José Luis Santos, an assistant professor of education at the University of California, Los Angeles, also said it was possible for four-year institutions to offer a solid humanities base along with specialization.
“Colleges and universities eventually respond to market needs all the time,” he said. One example, he said, was how they stepped in to offer Arabic language training when the demand rose for it after Sept. 11.
“That’s a very good example of realigning to meet market needs,” he said. “Colleges and universities eventually respond. It’s just at a slow pace. The critique is that they don’t do it in a timely manner.”
Although much of this is out of an individual student’s control, a student (and his parents) can try to think strategically. That doesn’t mean entering a major you have no interest in, but using all the resources your institution offers to help think about a career before graduation rolls around.

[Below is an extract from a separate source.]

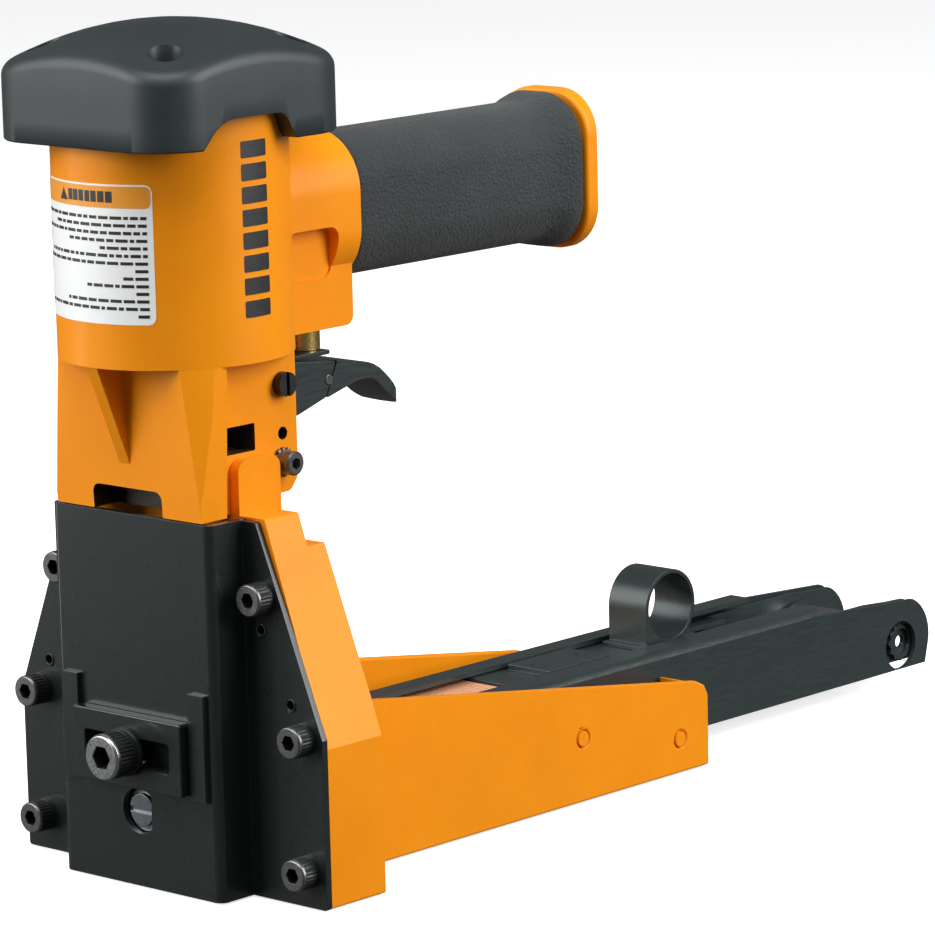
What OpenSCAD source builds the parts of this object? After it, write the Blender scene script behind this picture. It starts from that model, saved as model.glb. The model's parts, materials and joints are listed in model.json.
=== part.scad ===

“Some colleges and universities have pretty creative career placement offices that provide events with people in the field,” Professor Colby said. “Take advantage of all the extracurricular activities and speakers. And look for coursework that involves the application of knowledge and real-world themes.”
And be a part of the debate. Things are changing, and that’s not necessarily bad. As Professor Tabarrok said, “Just because something worked in the past doesn’t mean it’s going to work in the new world we have now.”